▶ **Brief**: For each line in the data below that holds "this", return a copy.
** start **
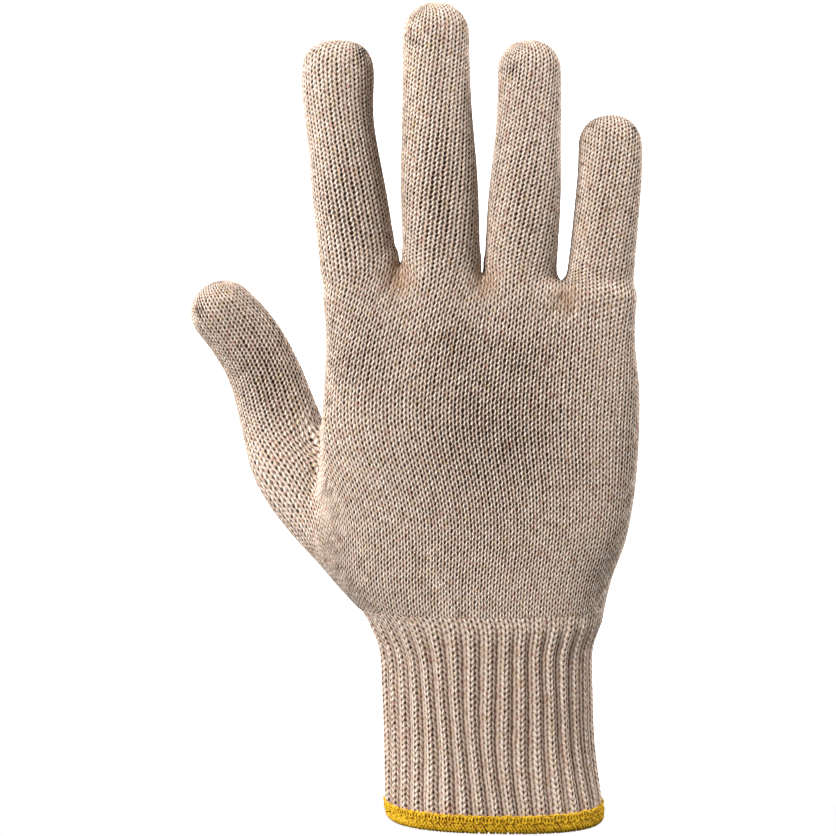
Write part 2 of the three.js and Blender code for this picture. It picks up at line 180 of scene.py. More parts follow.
# %% [markdown]
# ## The glove's worn form
# Fingers, thumb and palm are soft tubes, and a tube needs only a few cross-sections: a middle, a
# width, a thickness and how square it is. The same sizes as in the solid model are written here
# in millimetres, because this file can't read the model's source. A smooth curve joins the rows
# of a table.

# %% Sizes of the worn form
CUFF_LENGTH = 59.5
PALM_HEIGHT = 104.7
RIB_TOP = 63.4  # the photograph's ribs reach a little up the heel of the glove
WRIST = dict(width=69.5, depth=42.0, shift=-2.0)
PALM = dict(width=93.6, depth=32.0, shift=-4.1)
KNUCKLE_DEPTH = 25.0
KNUCKLE_SHIFT = -4.7
# Widths from root to tip; how far the tip is up from the root, to the right and to the palm's side;
# how far the root is up from the palm's end and to the palm's side, and the way in which it leans;
# the gap before it; courses; degrees that the knitting turns; degrees to the seam; a blunt tip.
FINGER_KEYS = "name widths reach drift curl foot set lean gap courses twist seam blunt".split()
FINGERS = [dict(zip(FINGER_KEYS, row)) for row in (
    ("index_finger", (23, 22, 20.2, 21.6), 66.6, -6.4, 8, 0, 1.4, 1, 0, 53, -20, 150, 2.7),
    ("middle_finger", (22.8, 22.8, 20.6, 19.8), 77.8, -1.7, 8, 0, -0.4, 0, 1.4, 61, 66, 50, 2.1),
    ("ring_finger", (21.3, 21.4, 19.4, 18.8), 69.4, 2.9, 9, -2.4, 0.2, 0, 0.9, 55, 70, 52, 2.1),
    ("little_finger", (20, 19.4, 19.2, 19), 51.4, 3.6, 10, -6.4, 2.2, -1, 2.8, 42, 45, 10, 2.1),
)]
WIDTH_AT = (0, 0.32, 0.6, 0.82)  # shares of the way up a finger
FINGER_THICKNESS = 0.88
ROOT_DEPTH = 15.0  # a finger's tube reaches this far down into the palm
ROOT_FLARE = 2.4  # and is this much wider on each side down there
# share of the way up a finger, share of its drift, share of its curl
FINGER_BEND = [(0, 0, 0), (0.2, 0.28, 0.05), (0.45, 0.64, 0.25), (0.7, 0.95, 0.55), (1, 1, 1)]
# share of the way up the palm, how far width and shift are the palm's rather than the wrist's, and
# how much of the depth is the wrist's and the knuckles'
PALM_ROWS = [
    (-0.1, -0.15, 0, 1, 0), (0, 0, 0, 1, 0), (0.06, 0.26, 0.9, 0.9, 0), (0.13, 0.57, 1.8, 0.72, 0),
    (0.22, 0.86, 1.8, 0.45, 0), (0.34, 0.98, 1.3, 0.15, 0), (0.5, 1.02, 0.85, 0, 0.15),
    (0.66, 0.98, 0.6, 0, 0.5), (0.8, 0.87, 0.75, 0, 1.1), (0.9, 0.87, 0.75, 0, 1.7),
]
THUMB_HEEL = 14.0  # length of the dome that closes the thumb's tube inside the heel
# Each row has shares of the spread, the rise, the way forward and the width, and then the
# thickness over the width.
THUMB = dict(spread=35.8, rise=97.8, forward=17, width=23.2, courses=38, twist=20, seam=0)
THUMB_ROWS = [
    (-0.85, 0.16, 0.2, 1.2, 0.75), (-0.22, 0.285, 0.45, 1.22, 0.8), (0.2, 0.44, 0.8, 1.13, 0.88),
    (0.345, 0.582, 1, 1.05, 0.88), (0.49, 0.744, 1, 0.94, 0.88), (0.68, 0.868, 0.9, 0.9, 0.86),
    (1, 1, 0.72, 0.8, 0.84),
]


def smooth_table(rows, places):
    """A table's columns at places along its first one, on the curve that the solid model uses."""
    rows = np.array(rows, float)
    at, rows = rows[:, 0], rows[:, 1:]
    last = len(at) - 1
    places = np.atleast_1d(np.array(places, float))
    i = np.clip(np.searchsorted(at, places, side="left") - 1, 0, last - 1)

    def slope(k):
        a, b = np.maximum(k - 1, 0), np.minimum(k + 1, last)
        return (rows[b] - rows[a]) / (at[b] - at[a])[:, None]

    step = (at[i + 1] - at[i])[:, None]
    t = (places - at[i])[:, None] / step
    bend = t * (1 - t) * ((1 - t) * slope(i) - t * slope(i + 1)) * step
    return rows[i] + (rows[i + 1] - rows[i]) * t * t * (3 - 2 * t) + bend


def unit(v):
    return v / np.maximum(np.linalg.norm(v, axis=-1, keepdims=True), 1e-9)


def tube(middles, half_widths, half_depths, square=2.0, headings=None, tip=0.0, blunt=2.0,
         root=0.0):
    """A limb: its axis, the frame of each section, and the lengths of the domes that close it."""
    middles = np.array(middles, float)
    level = headings is not None
    if headings is None:
        headings = np.gradient(middles, axis=0)
    headings = unit(np.array(headings, float))
    across = np.array([1.0, 0, 0])
    sides = unit(across - (headings @ across)[:, None] * headings)
    depths = np.cross(headings, sides)
    count = len(middles)
    return dict(c=middles, h=headings, s=sides, d=depths, a=np.array(half_widths, float),
                b=np.array(half_depths, float), n=np.broadcast_to(square, count).astype(float),
                tip=tip, blunt=blunt, root=root, level=level,
                run=np.r_[0, np.cumsum(np.linalg.norm(np.diff(middles, axis=0), axis=1))])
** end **
▶ **Result**:
Write part 2 of the three.js and Blender code for this picture. It picks up at line 180 of scene.py. More parts follow.
# in millimetres, because this file can't read the model's source. A smooth curve joins the rows
ROOT_DEPTH = 15.0  # a finger's tube reaches this far down into the palm
ROOT_FLARE = 2.4  # and is this much wider on each side down there